> _RECORDED INFORMATION_
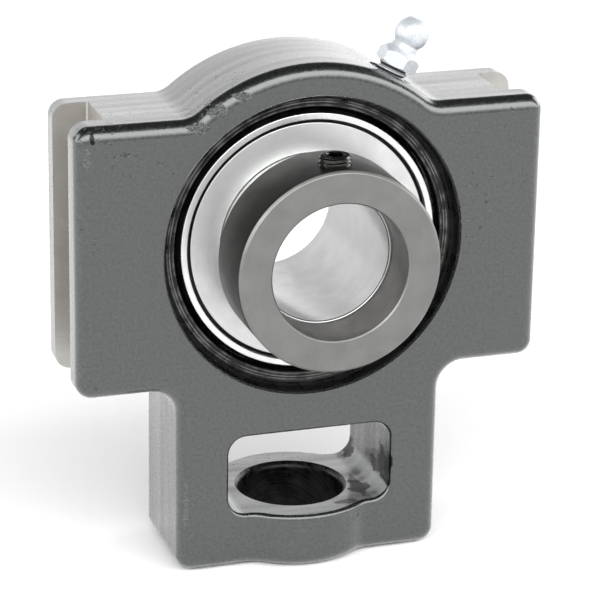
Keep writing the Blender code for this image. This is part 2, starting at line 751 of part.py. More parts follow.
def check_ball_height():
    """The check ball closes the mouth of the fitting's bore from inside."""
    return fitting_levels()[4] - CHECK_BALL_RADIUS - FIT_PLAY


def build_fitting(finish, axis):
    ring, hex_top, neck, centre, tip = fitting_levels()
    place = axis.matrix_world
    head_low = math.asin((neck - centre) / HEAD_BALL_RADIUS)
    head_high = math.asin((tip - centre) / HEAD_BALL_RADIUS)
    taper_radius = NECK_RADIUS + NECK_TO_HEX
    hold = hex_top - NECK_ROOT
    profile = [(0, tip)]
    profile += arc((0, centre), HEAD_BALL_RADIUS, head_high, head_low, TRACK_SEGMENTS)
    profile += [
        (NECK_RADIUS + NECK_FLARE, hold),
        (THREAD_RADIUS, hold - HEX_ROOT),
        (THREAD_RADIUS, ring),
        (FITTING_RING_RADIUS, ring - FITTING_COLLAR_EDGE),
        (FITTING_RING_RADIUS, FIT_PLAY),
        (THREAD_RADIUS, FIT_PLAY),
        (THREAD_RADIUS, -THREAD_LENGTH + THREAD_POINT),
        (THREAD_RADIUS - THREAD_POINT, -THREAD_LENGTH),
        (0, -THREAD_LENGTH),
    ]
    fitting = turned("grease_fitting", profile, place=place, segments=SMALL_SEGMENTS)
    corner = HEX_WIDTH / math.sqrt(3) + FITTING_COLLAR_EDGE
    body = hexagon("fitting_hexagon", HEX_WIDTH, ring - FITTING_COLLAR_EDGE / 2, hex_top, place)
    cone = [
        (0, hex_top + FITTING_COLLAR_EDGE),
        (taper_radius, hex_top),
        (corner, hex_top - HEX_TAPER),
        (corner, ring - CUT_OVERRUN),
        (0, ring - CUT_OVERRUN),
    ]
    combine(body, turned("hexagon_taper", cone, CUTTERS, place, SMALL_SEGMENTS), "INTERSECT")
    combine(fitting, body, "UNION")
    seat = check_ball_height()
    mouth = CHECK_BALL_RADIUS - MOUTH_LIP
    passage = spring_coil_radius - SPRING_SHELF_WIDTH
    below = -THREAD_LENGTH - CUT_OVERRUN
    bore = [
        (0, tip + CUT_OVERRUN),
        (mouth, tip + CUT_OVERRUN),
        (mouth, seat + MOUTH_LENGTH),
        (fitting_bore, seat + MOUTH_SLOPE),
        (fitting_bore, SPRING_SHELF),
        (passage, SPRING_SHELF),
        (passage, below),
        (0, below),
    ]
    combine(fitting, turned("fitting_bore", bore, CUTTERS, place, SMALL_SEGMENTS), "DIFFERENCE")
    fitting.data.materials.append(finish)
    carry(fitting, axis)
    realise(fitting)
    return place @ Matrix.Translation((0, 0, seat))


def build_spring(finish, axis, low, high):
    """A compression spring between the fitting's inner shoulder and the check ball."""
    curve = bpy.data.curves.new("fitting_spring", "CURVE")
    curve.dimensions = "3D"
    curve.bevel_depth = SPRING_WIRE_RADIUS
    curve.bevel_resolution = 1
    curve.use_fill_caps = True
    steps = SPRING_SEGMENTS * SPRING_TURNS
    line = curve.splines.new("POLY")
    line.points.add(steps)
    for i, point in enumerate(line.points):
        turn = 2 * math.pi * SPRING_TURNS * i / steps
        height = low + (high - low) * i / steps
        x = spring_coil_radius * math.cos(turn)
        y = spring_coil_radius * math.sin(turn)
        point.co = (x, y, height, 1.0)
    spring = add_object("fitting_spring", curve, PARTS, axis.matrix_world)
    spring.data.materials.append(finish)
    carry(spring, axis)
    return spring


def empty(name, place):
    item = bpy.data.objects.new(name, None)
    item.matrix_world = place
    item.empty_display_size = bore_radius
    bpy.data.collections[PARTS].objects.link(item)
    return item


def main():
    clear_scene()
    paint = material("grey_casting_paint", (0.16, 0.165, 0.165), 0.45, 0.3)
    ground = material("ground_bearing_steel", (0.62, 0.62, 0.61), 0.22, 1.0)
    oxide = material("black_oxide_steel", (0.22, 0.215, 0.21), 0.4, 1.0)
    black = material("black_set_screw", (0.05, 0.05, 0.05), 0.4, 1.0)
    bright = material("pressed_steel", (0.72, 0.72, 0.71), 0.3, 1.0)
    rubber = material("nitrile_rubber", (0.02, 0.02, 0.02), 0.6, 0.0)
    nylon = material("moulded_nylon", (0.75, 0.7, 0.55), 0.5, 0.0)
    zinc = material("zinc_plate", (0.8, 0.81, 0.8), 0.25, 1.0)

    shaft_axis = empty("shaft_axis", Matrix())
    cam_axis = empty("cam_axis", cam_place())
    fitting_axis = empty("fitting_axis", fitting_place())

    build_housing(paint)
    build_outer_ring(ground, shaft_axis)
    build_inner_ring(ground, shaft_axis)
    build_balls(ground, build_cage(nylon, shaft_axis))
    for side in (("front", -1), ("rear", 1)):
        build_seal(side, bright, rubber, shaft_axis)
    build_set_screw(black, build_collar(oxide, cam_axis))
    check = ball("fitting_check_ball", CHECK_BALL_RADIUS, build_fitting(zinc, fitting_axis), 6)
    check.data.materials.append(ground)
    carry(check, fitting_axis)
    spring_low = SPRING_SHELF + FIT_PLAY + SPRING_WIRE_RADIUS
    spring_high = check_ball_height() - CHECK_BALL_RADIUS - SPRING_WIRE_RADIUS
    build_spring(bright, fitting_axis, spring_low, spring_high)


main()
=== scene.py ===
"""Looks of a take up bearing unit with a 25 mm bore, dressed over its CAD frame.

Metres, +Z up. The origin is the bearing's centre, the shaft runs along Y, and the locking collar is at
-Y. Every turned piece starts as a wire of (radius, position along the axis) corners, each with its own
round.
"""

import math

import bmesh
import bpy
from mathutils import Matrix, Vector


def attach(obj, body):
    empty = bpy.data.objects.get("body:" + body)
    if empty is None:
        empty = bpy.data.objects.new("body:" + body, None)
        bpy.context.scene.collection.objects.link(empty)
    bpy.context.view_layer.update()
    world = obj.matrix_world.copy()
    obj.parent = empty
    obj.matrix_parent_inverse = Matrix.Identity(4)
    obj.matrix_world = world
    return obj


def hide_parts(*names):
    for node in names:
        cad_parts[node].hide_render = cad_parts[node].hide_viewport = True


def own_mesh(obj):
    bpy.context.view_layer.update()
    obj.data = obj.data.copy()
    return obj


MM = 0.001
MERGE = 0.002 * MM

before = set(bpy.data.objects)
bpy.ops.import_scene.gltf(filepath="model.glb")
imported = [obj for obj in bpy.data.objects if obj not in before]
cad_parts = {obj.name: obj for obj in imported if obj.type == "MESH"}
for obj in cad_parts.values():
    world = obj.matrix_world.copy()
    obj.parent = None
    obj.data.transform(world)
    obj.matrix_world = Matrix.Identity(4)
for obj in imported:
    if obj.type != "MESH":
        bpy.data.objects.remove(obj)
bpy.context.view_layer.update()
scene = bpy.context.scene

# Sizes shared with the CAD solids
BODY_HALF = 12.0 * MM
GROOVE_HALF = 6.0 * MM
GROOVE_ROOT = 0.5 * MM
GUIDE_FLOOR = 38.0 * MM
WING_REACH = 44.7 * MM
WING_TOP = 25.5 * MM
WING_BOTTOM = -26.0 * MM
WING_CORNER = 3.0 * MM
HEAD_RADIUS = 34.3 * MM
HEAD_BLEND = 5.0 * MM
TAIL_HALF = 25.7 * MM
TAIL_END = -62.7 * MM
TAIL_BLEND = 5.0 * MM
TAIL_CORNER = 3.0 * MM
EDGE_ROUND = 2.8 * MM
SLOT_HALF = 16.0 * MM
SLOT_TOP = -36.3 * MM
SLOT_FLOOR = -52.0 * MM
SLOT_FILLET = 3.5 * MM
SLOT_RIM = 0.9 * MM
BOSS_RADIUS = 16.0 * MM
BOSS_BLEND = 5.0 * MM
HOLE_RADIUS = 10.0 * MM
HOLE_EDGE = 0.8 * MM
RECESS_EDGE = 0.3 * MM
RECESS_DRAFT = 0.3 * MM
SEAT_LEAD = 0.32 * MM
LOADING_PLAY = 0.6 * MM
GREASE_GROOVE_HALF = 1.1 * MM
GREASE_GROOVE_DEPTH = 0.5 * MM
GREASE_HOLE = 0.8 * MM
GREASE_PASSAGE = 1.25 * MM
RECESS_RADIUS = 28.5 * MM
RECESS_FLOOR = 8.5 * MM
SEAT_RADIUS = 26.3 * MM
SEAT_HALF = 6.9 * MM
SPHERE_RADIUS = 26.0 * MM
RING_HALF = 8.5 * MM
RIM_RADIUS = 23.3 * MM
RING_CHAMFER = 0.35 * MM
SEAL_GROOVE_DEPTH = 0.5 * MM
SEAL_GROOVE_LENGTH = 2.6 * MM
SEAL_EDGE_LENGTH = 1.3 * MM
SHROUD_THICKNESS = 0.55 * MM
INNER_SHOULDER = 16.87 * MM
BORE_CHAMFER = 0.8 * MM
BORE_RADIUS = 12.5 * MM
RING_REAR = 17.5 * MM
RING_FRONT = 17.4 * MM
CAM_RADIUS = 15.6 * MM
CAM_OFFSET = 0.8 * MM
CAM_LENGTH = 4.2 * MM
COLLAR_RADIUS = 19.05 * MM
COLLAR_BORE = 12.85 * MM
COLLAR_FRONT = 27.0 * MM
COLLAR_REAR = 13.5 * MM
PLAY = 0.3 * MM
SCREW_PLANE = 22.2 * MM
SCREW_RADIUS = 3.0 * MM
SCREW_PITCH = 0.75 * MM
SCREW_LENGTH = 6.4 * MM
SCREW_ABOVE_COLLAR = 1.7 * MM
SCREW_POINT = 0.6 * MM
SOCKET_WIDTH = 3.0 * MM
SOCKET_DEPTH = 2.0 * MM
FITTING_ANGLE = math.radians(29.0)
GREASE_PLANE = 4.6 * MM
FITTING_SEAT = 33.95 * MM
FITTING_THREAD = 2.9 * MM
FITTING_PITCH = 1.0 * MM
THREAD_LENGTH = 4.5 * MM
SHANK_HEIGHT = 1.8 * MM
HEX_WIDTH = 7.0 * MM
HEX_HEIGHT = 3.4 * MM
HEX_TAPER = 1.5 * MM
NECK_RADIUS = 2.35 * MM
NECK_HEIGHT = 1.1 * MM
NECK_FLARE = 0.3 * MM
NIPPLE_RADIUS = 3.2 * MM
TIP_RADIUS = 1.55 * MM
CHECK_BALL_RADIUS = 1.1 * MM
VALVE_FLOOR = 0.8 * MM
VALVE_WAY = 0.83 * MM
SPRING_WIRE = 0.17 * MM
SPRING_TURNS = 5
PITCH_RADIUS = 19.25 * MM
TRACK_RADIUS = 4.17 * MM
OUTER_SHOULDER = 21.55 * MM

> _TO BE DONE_
Repeat word for word the lines from the line containing "check.data.materials.append(ground)" to the line containing "bpy.context.scene.collection.objects.link(empty)", both lines included; nothing else should appear.

> _SOLUTION TO THE EXERCISE_
    check.data.materials.append(ground)
    carry(check, fitting_axis)
    spring_low = SPRING_SHELF + FIT_PLAY + SPRING_WIRE_RADIUS
    spring_high = check_ball_height() - CHECK_BALL_RADIUS - SPRING_WIRE_RADIUS
    build_spring(bright, fitting_axis, spring_low, spring_high)


main()
=== scene.py ===
"""Looks of a take up bearing unit with a 25 mm bore, dressed over its CAD frame.

Metres, +Z up. The origin is the bearing's centre, the shaft runs along Y, and the locking collar is at
-Y. Every turned piece starts as a wire of (radius, position along the axis) corners, each with its own
round.
"""

import math

import bmesh
import bpy
from mathutils import Matrix, Vector


def attach(obj, body):
    empty = bpy.data.objects.get("body:" + body)
    if empty is None:
        empty = bpy.data.objects.new("body:" + body, None)
        bpy.context.scene.collection.objects.link(empty)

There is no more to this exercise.